I believe that I am where I am today because He has chosen for it to be so. I do not believe I have sinned in this matter. No, not at all. I am not buying to just "buy," rather I am living as I am able until He provides a different way for me, a different way. Right now, I am dependent on His provision, His sufficiency. In time, He will provide more for me and I will be debt-free. I believe it. I know it. My heart is confirmed in this matter. I believe His word to me is true. Until He opens that next door, I have to learn how to be content with what I have, to wait for His provision, and to look to His hand of blessing. I cannot step outside His will for me. I cannot do other work, not sanctioned by Him. I must rest in His provision. I must trust in Him, and His will, and I must exercise my faith to know that He will keep His word to me. He will be faithful. He will do what He has said He will do on my behalf.

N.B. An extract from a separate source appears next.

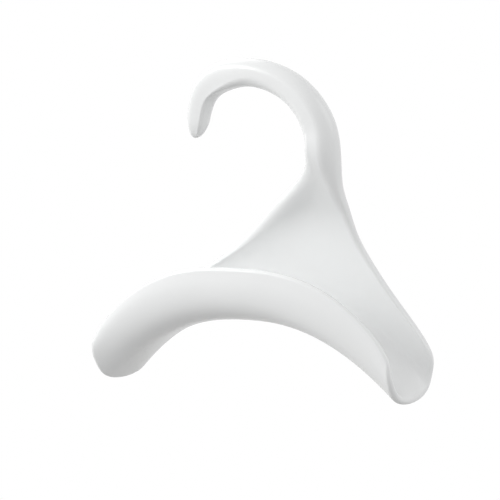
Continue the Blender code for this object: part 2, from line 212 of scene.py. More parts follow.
class HangerForm(bpy.types.PropertyGroup):
    """Sizes of the moulding and of the strip in its back."""
    crown_offset: length("Crown offset", 0.008, "Crown to the saddle's middle, on its left")
    left_reach: length("Left reach", 0.0258, "Crown to the left side of the hook's middle line")
    left_drop: length("Left drop", 0.025, "Crown down to the tip's end of the left oval")
    left_fullness: FloatProperty(name="Left fullness", default=2.4, min=1.5, max=4.0,
                                 description="Exponent of the left oval, 2 is an ellipse")
    right_reach: length("Right reach", 0.0416, "Crown to the right side of the middle line")
    right_drop: length("Right drop", 0.0352, "Crown down to the level of the widest point")
    right_fullness: FloatProperty(name="Right fullness", default=2.0, min=1.5, max=4.0,
                                  description="Exponent of the right oval, 2 is an ellipse")
    tip_width: length("Tip width", 0.0084, "Width of the hook at its tip")
    shoulder_width: length("Shoulder width", 0.013, "Width of the hook at its left shoulder")
    crown_width: length("Crown width", 0.01215, "Width of the hook at its crown")
    neck_width: length("Neck width", 0.0133, "Width of the hook at the neck")
    tip_front: length("Tip front", 0.0034, "Middle plane to the front face at the tip")
    crown_front: length("Crown front", 0.006, "Middle plane to the front face at the crown")
    neck_front: length("Neck front", 0.0065, "Middle plane to the front face at the neck")
    hook_back: length("Hook back", 0.0056, "Middle plane to the flat back of the hook")
    back_edge_round: length("Back edge round", 0.0028, "Rounding of the hook's back edges")
    crease_round: length("Crease round", 0.0013, "Rounding of the crease inside the tip")
    tip_round: length("Tip round", 0.0026, "Rounding of the tip's outer front edge")
    crown_round: length("Crown round", 0.0047, "Rounding of the crown's front edges")
    bead_round: length("Bead round", 0.003, "Rounding of the neck's inner front edge")
    roll_round: length("Roll round", 0.0125, "Rounding of the web's left edge under the neck")
    ridge_round: length("Ridge round", 0.006, "Rounding of the ridge outside the neck")
    wall_round: length("Wall round", 0.0015, "Rounding of the trough's rims")
    tip_length: length("Tip length", 0.0036, "Tip's end of the oval to the pole of the tip")
    tip_taper: length("Tip taper", 0.0085, "Pole of the tip to where the hook has its full width")
    saddle_length: length("Saddle length", 0.16, "Length of the saddle")
    saddle_drop: length("Saddle drop", 0.077, "Rail seat down to the top of the lip")
    saddle_arch: length("Saddle arch", 0.034, "How far the lip's ends lie under its middle")
    web_exponent: FloatProperty(name="Web exponent", default=2.0, min=1.5, max=4.0,
                                description="Exponent of the arch of the web's sections")
    trough_depth: length("Trough depth", 0.037, "Lip to back wall, between middle surfaces")
    trough_height: length("Trough height", 0.021, "Top of the lip down to the floor")
    lip_front: length("Lip front", 0.0195, "Middle plane of the hook to the lip")
    wall: length("Wall", 0.0034, "Thickness of the trough's wall")
    lip_corner: length("Lip corner", 0.009, "Radius of the lip's corners")
    strip_margin: length("Strip margin", 0.0034, "Hook's side to the edge of the strip's seat")
    strip_thick: length("Strip thickness", 0.002, "Thickness of the strip")
    strip_extra: length("Strip extra", 0.006, "How far the strip runs on below the widest point")
    fit_gap: length("Fit gap", 0.0003, "Gap round the strip")
    core_ledge: length("Core ledge", 0.0009, "Rim of the seat that the strip lies on")
    front_skin: length("Front skin", 0.003, "Wall between a core pocket and the front face")
    boss_length: length("Boss length", 0.0075, "Bridge of plastic round a peg's socket")
    peg_diameter: length("Peg diameter", 0.0026, "Diameter of the strip's pegs")
    peg_length: length("Peg length", 0.004, "Length of the strip's pegs")
    peg_chamfer: length("Peg chamfer", 0.0004, "Chamfer at the end of a peg")
    strip_bevel: length("Strip bevel", 0.0003, "Rounding of the strip's outer edge")
    cut_overrun: length("Cut overrun", 0.002, "How far a cutter runs past the surface")
    mark_diameter: length("Mark diameter", 0.005, "Diameter of an ejector pin's mark")
    mark_depth: length("Mark depth", 0.00015, "Depth of an ejector pin's mark")
    gate_diameter: length("Gate diameter", 0.0032, "Dimple that the plastic flowed in through")
    gate_depth: length("Gate depth", 0.0004, "Depth of the gate's dimple")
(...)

As I wait, I must rest. Resting means to trust Him completely with the outcome. It is a measure of saying, "I believe you can do this for me. I believe you are able, and I believe you will do it because you have said it is so." It is saying to the Lord that you are taking Him at His word. You are not discounting His word as trivial or as not sufficient. You are saying, "I believe you are God, and as God, you can do whatever you think is best, necessary, good, in my life." Yes, this is what I am saying today. I am resting in Him, 100% resting. I can do nothing else but let Him deal with my situation, to make it work out according to His plan and to fulfill His purpose. I am resting in Him now, and in that way, I am letting this finally go. I am accepting the provision He has said would come to me, and I am waiting patiently for His timing. He will do it. He will perform it. He will make it happen. He is good to me, so very good to me.
Today, as I rest, I marvel at His goodness toward me. I mean, He could just let me linger, flounder, stew, but instead, He makes me feel good about myself, my predicament, and in doing so, He gives me hope. I feel hopeful rather than afraid. I may not understand what will be or how my life will turn around, change, or become what He has promised me it would become, but I can know that He has this well-in hand. I mean, who better to control outcomes than the Lord of the Universe? Who is able to make something out of nothing, that the Lord of all creation? Yes, my faith rests in the creative God who spoke creation into being, who breathed life into mankind, and who patiently waits for us, to return to Him, to consider Him, to come back to Him so we can be reconciled and restored. He is good, so very good to me. He is good, He keeps His promises, and He is able to do all things in and through my life because it is His good will, His good work, and His good pleasure to do so. Amen, so be it, thy will be done. Selah!